### WRITTEN EXERCISE
Copy out all of the material, matching it word for word.

<<<<

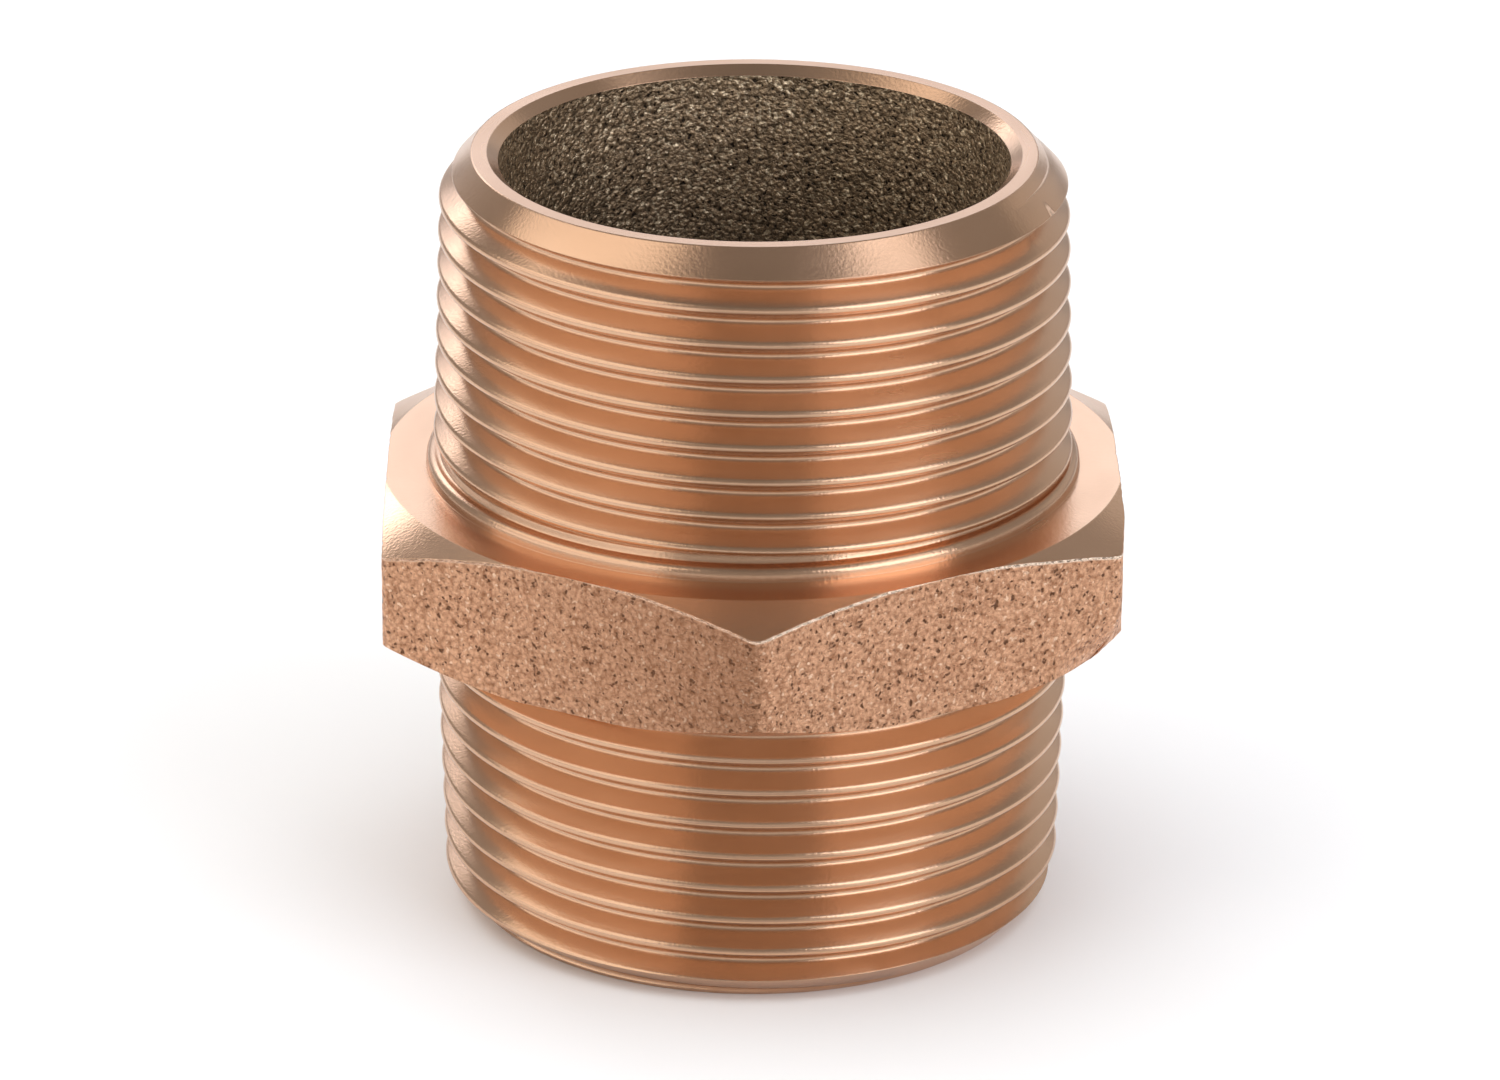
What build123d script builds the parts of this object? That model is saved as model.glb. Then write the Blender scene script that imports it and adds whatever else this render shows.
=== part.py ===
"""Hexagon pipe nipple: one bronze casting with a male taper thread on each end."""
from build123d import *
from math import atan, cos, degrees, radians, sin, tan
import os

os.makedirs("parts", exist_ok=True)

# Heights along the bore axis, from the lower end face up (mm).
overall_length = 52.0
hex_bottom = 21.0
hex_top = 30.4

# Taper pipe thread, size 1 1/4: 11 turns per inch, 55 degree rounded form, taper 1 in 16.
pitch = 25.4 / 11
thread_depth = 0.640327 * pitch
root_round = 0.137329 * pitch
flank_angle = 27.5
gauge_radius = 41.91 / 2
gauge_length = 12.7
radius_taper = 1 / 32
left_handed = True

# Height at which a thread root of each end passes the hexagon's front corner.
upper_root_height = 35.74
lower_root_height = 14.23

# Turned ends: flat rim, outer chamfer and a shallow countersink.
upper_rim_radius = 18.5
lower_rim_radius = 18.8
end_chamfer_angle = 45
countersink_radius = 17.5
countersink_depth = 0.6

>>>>

### FULL SOLUTION
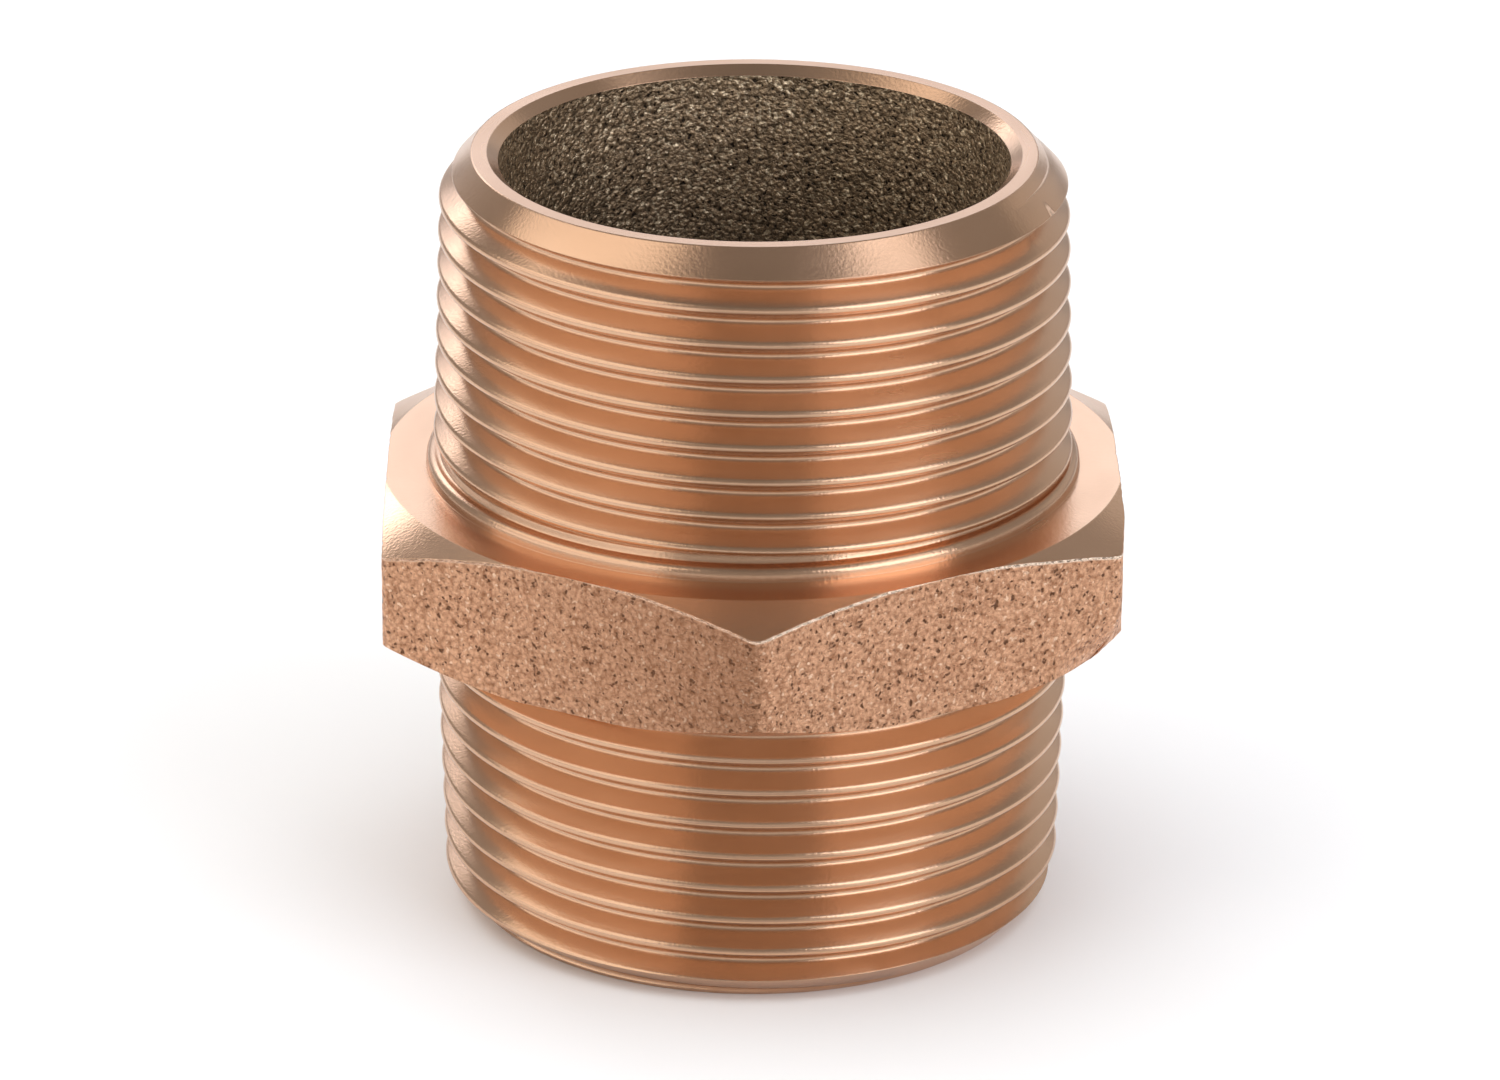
What build123d script builds the parts of this object? That model is saved as model.glb. Then write the Blender scene script that imports it and adds whatever else this render shows.
=== part.py ===
"""Hexagon pipe nipple: one bronze casting with a male taper thread on each end."""
from build123d import *
from math import atan, cos, degrees, radians, sin, tan
import os

os.makedirs("parts", exist_ok=True)

# Heights along the bore axis, from the lower end face up (mm).
overall_length = 52.0
hex_bottom = 21.0
hex_top = 30.4

# Taper pipe thread, size 1 1/4: 11 turns per inch, 55 degree rounded form, taper 1 in 16.
pitch = 25.4 / 11
thread_depth = 0.640327 * pitch
root_round = 0.137329 * pitch
flank_angle = 27.5
gauge_radius = 41.91 / 2
gauge_length = 12.7
radius_taper = 1 / 32
left_handed = True

# Height at which a thread root of each end passes the hexagon's front corner.
upper_root_height = 35.74
lower_root_height = 14.23

# Turned ends: flat rim, outer chamfer and a shallow countersink.
upper_rim_radius = 18.5
lower_rim_radius = 18.8
end_chamfer_angle = 45
countersink_radius = 17.5
countersink_depth = 0.6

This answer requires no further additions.